◆ Exercise prompt ◆
Return, exactly as written, every line from the first line of the data below through the line that contains "return graph.tree".

++++++++++

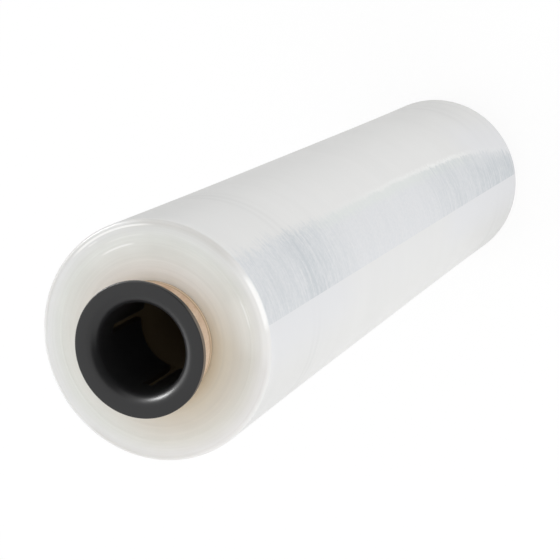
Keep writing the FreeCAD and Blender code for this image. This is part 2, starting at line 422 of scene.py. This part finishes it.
def end_tree(graph, wires, shape):
    """Shades the shape smooth but for its sharp edges, and ends the tree."""
    smooth = graph.wire("GeometryNodeSetShadeSmooth", {"domain": "FACE"},
                        {0: shape, "Shade Smooth": True})
    bend = graph.wire("GeometryNodeInputMeshEdgeAngle")
    creased = graph.wire("GeometryNodeSetShadeSmooth", {"domain": "EDGE"},
                         {0: smooth, "Selection": bend > SHARP, "Shade Smooth": False})
    real = graph.wire("GeometryNodeRealizeInstances", None, {0: creased})
    dressed = graph.wire("GeometryNodeSetMaterial", None, {0: real, "Material": wires["Material"]})
    graph.node("NodeGroupOutput", None, {0: dressed})
    return graph.tree


def make_piece(name, start, tree, values, material):
    """Runs a geometry tree on a start mesh and keeps the result as a plain mesh of that name."""
    base = bpy.data.objects.new(f"{name}_base", start)
    bpy.context.scene.collection.objects.link(base)
    modifier = base.modifiers.new("build", "NODES")
    modifier.node_group = tree
    values = {**values, "Material": material}
    for item in tree.interface.items_tree:
        if item.item_type == "SOCKET" and item.in_out == "INPUT" and item.name in values:
            modifier[item.identifier] = values[item.name]
    depsgraph = bpy.context.evaluated_depsgraph_get()
    mesh = bpy.data.meshes.new_from_object(base.evaluated_get(depsgraph))
    bpy.data.objects.remove(base)
    mesh.name = name
    piece = bpy.data.objects.new(name, mesh)
    bpy.context.scene.collection.objects.link(piece)
    return piece


def loose_span(at_foot, at_head, climb):
    """How far round the film has come away, at a height from 0 at the foot to 1 at the head. It
    widens quickly at first."""
    return at_foot + (at_head - at_foot) * (1 - (1 - climb) ** LOOSE_POWER)


def film_tree():
    """The winding as one closed skin. A flat grid is rolled up: its rows follow the section from the
    bore, over the bottom face, up the side, back over the top face and down the bore, and its
    columns go round, starting and ending at the loose edge."""
    graph, size = new_tree("wound_film", [label for label, _ in FILM_INPUTS])
    face = (INNER_ROWS, RIDGE_ROWS, OUTER_ROWS)
    counts = (*face, RIM_ROWS, SIDE_ROWS, RIM_ROWS, *reversed(face), 1)
    rows = sum(counts)
    grid = graph.wire("GeometryNodeMeshGrid", None, {
        "Size X": 1.0, "Size Y": 1.0, "Vertices X": rows + 1, "Vertices Y": FILM_COLUMNS + 2})
    across, around, _ = graph.split(graph.wire("GeometryNodeInputPosition"))
    row = (across + 0.5) * rows
    column = (around + 0.5) * (FILM_COLUMNS + 1)
    done = [graph.clamp((row - sum(counts[:number])) / count) for number, count in enumerate(counts)]
    inner_out, ridge_out, outer_out, low_rim, side, high_rim, outer_in, ridge_in, inner_in, bore = done

    rim, width = size["Rim round"], size["Head"] - size["Foot"]
    ridge_start = size["Radius"] - size["Ridge inset"] - size["Ridge width"] / 2
    rim_start = size["Radius"] + size["End rise"] - rim
    low, high = low_rim * (math.pi / 2), high_rim * (math.pi / 2)
    section = (size["Bore"] + (ridge_start - size["Bore"]) * (inner_out - inner_in)
               + size["Ridge width"] * (ridge_out - ridge_in)
               + (rim_start - ridge_start - size["Ridge width"]) * (outer_out - outer_in)
               + rim * (graph.maths("SINE", low) - 1 + graph.maths("COSINE", high)))
    height = (size["Foot"] + rim * (1 - graph.maths("COSINE", low)) + (width - 2 * rim) * side
              + rim * graph.maths("SINE", high) - width * bore)
    from_end = graph.maths("MINIMUM", height - size["Foot"], size["Head"] - height)
    taper = graph.clamp(from_end / size["End taper"])
    # The side alone is slimmer, between the two rims
    on_side = graph.clamp(side * SIDE_START) * (high_rim < 0.5)
    radius = section - size["End rise"] * (1 - (1 - taper) * (1 - taper)) * on_side

    climb = (height - size["Foot"]) / width
    turned = graph.maths("MINIMUM", column, FILM_COLUMNS) * (TURN / FILM_COLUMNS)
    azimuth = size["Tail azimuth"] + size["Tail slant"] * climb + turned
    east, north = graph.maths("COSINE", azimuth), graph.maths("SINE", azimuth)

    # The loose end: it leaves the roll over the loose angle and stands highest at its edge
    loose = loose_span(size["Loose at foot"], size["Loose at head"], climb)
    past_edge = column > FILM_COLUMNS + 0.5
    away = graph.clamp(1 - graph.ease(turned / loose, 0.0, 1.0) + past_edge)
    clear_of_rims = graph.ease(from_end, rim, rim + 2 * MM)
    flutter = 0.85 + 0.3 * graph.noise(graph.vector(z=height * 60), detail=3)
    lift = size["Tail lift"] * away * clear_of_rims * flutter

    # Bands where the film is a little thicker, all round the roll
    bands = graph.streaks(east, north, height, THICK_BANDS)
    swell = size["Gauge relief"] * bands * clear_of_rims
    outer = radius + lift + swell

    # The ridge stands out at the head and is sunk at the foot, and single turns differ at random
    along_ridge = (section - ridge_start) / size["Ridge width"]
    ridge = size["Ridge height"] * graph.maths("SINE", graph.clamp(along_ridge) * math.pi)
    flat = 1 - graph.ease(section, rim_start - rim, rim_start)
    groups = graph.streaks(east, north, section, TURN_GROUPS)
    turns = graph.streaks(east, north, section, SINGLE_TURNS)
    shift = (ridge + size["Turn relief"] * (groups * 1.5 + turns)) * flat

    place = graph.vector(east * outer, north * outer, height + shift)
    rolled = graph.wire("GeometryNodeSetPosition", None, {"Geometry": grid, "Position": place})
    closed = graph.wire("GeometryNodeMergeByDistance", None, {
        "Geometry": rolled, "Distance": CLOSED_WITHIN})
    outward = graph.wire("GeometryNodeFlipFaces", None, {0: closed})
    return end_tree(graph, size, outward)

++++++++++

◆ Task result ◆
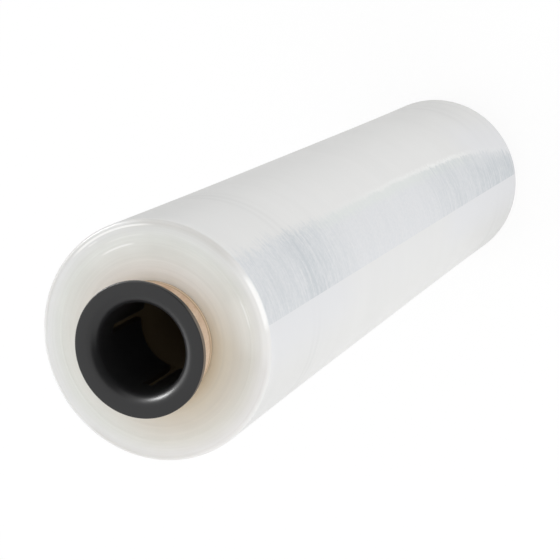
Keep writing the FreeCAD and Blender code for this image. This is part 2, starting at line 422 of scene.py. This part finishes it.
def end_tree(graph, wires, shape):
    """Shades the shape smooth but for its sharp edges, and ends the tree."""
    smooth = graph.wire("GeometryNodeSetShadeSmooth", {"domain": "FACE"},
                        {0: shape, "Shade Smooth": True})
    bend = graph.wire("GeometryNodeInputMeshEdgeAngle")
    creased = graph.wire("GeometryNodeSetShadeSmooth", {"domain": "EDGE"},
                         {0: smooth, "Selection": bend > SHARP, "Shade Smooth": False})
    real = graph.wire("GeometryNodeRealizeInstances", None, {0: creased})
    dressed = graph.wire("GeometryNodeSetMaterial", None, {0: real, "Material": wires["Material"]})
    graph.node("NodeGroupOutput", None, {0: dressed})
    return graph.tree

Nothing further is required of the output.